Narguess Mohammadi et ses enfants, Ali et Kiana

Nous publions aujourd’hui la lettre d’une journaliste iranienne, ayant connu Narguess, sur les souffrances de ses proches en son absence:

« Imagine des jumeaux de 5 ans, assis dans un taxi, aux côtés d’une dame d’environ 80 ans. Elle leur tient les mains, comme si elle avait peur de les perdre dans le chaos enfumé et vrombissant des voitures ».

Ils viennent de quitter Narguess à la prison d’Evine. L’entrevue était si brève que les enfants n’ont pas eu le temps de s’y retrouver. Ils n’avaient pas vu leur mère depuis 22 jours.

Que se passe-t-il dans la tête de si jeunes enfants quand, en l’espace de trois mois, ils voient que leur père n’est plus là, qu’ensuite la mère s’absente pour réapparaitre, quelques semaines plus tard, derrière une vitre, sans qu’ils puissent la toucher, la sentir.

Le taxi descend les hauteurs de Téhéran, transportant la grand-mère et les petits enfants. La génération intermédiaire est absente. Le garçon se tourne vers la grand-mère et lui dit:  » Mamani, tu ne vas pas mourir, sinon, qui nous gardera? « , et la petite fille se serre encore plus contre la grand-mère.

J’ai connu Narguess Mohammadi surtout à travers les interviews qu’elle donnait à des radios persanophones internationales. Sa voix était solide, ses raisonnements claires comme la justice. Elle ne faisait pas de la politique, mais chaque fois qu’un droit était bafoué, elle le dénonçait avec une intarissable énergie. Pendant les périodes de forte répression, où peu de militants à l’intérieur de l’Iran s’exprimaient sur les ondes des médias étrangers, elle était là, prête à revendiquer le respect des droits des hommes et des femmes. Elle ne connaissait pas le silence. Les agents de renseignements avaient investi son appartement pendant la nuit à la recherche de son mari. Le lendemain, elle donnait aux médias le récit de tout ce qu’ils avaient saccagé, démoli, et emporté.

Ce que nous apprenions de sa bouche à travers les radios étrangères n’était rien par rapport à ce qu’elle écrivait dans ses lettres aux autorités judiciaires, à propos d’irrégularités de procédure ou de cas de violations des droits humains. De ce que j’ai entendu de familles de prisonniers politiques auxquelles elle avait rendu des services en leur trouvant des avocats bénévoles, elle donnait l’image d’une femme infatigable.

Il m’est arrivé de la rencontrer une ou deux fois. La première fois, c’était chez des amies, une réunion informelle entre militantes des droits des femmes. Nous avons sympathisé et parlé de choses et d’autres. Je lui ai demandé si elle avait des enfants. Elle m’a dit sur un ton simple, presque en s’excusant:  » Non, nous n’avons pas eu le temps, Taghi était souvent en prison« .

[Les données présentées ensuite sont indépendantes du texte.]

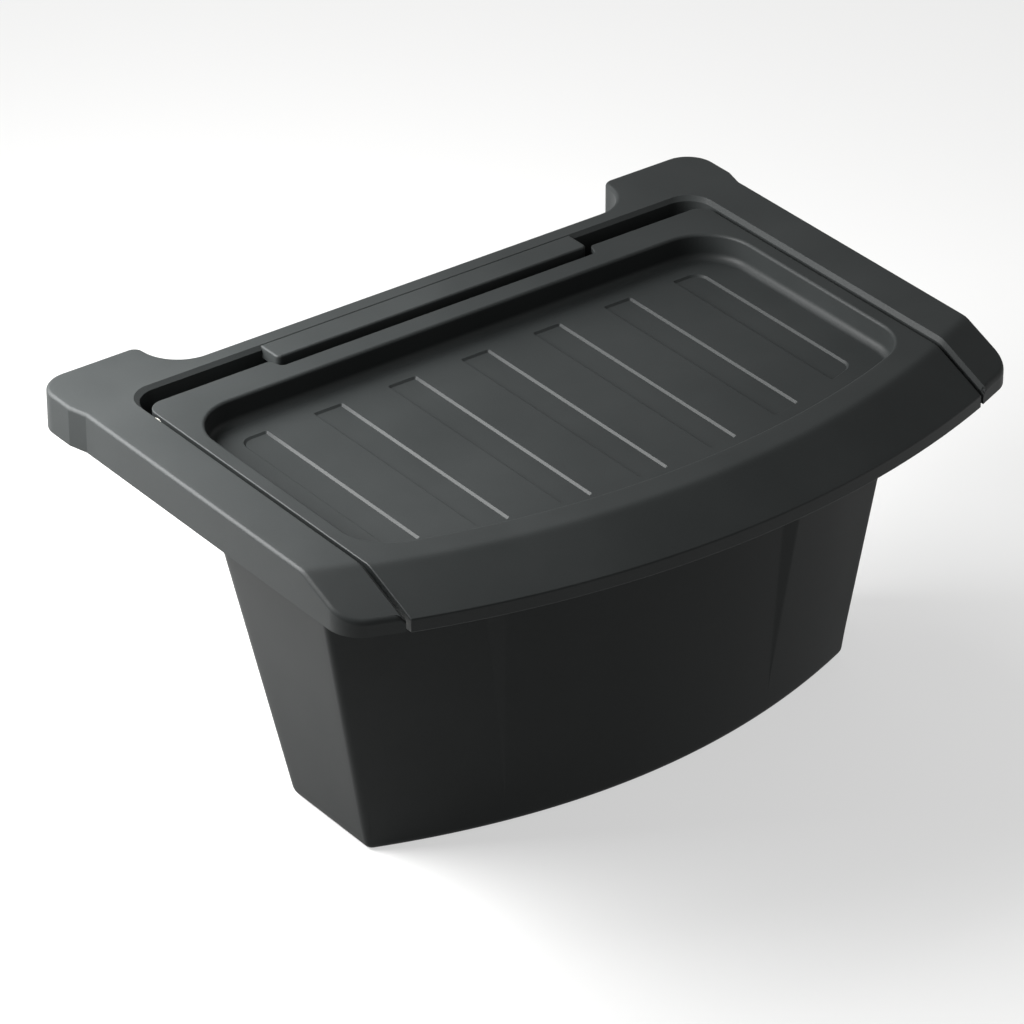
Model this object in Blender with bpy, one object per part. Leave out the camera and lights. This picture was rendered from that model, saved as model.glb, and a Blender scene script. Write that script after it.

Taghi, son mari, avait à peine 20 ans au moment de la Révolution. Depuis, il a été plusieurs fois emprisonné et, en tout, il a passé 14 ans de sa vie en prison. S’il n’avait pas pris le chemin de l’exil, il serait sans doute en prison maintenant. Mais depuis, comme s’ils voulaient rattraper le temps perdu, ils ont eu des jumeaux. Aujourd’hui, les enfants ont 5 ans et sont gardés par la grand-mère.

Taghi Rahmani

J’ai entendu dire que leur grand-mère est une femme extraordinaire. A quatre-vingts ans, elle a toute l’énergie d’une mère courage. En Iran, on respecte profondément les mères qui cachent leur chagrin. Le sien risque de déborder devant l’exil de son fils, l’emprisonnement de sa belle-fille et l’avenir incertain de ses petits enfants.

Et dire que dans les cellules voisines de celle de Narguess Mohammadi, il y a des femmes, des mères et des grands-mères qui perpétuent la même image de révolte contre l’injustice, et que les proches les plus chanceux peuvent seulement les voir quelques minutes à travers une vitre. On ne mesure pas le temps de création qui leur a été dérobé.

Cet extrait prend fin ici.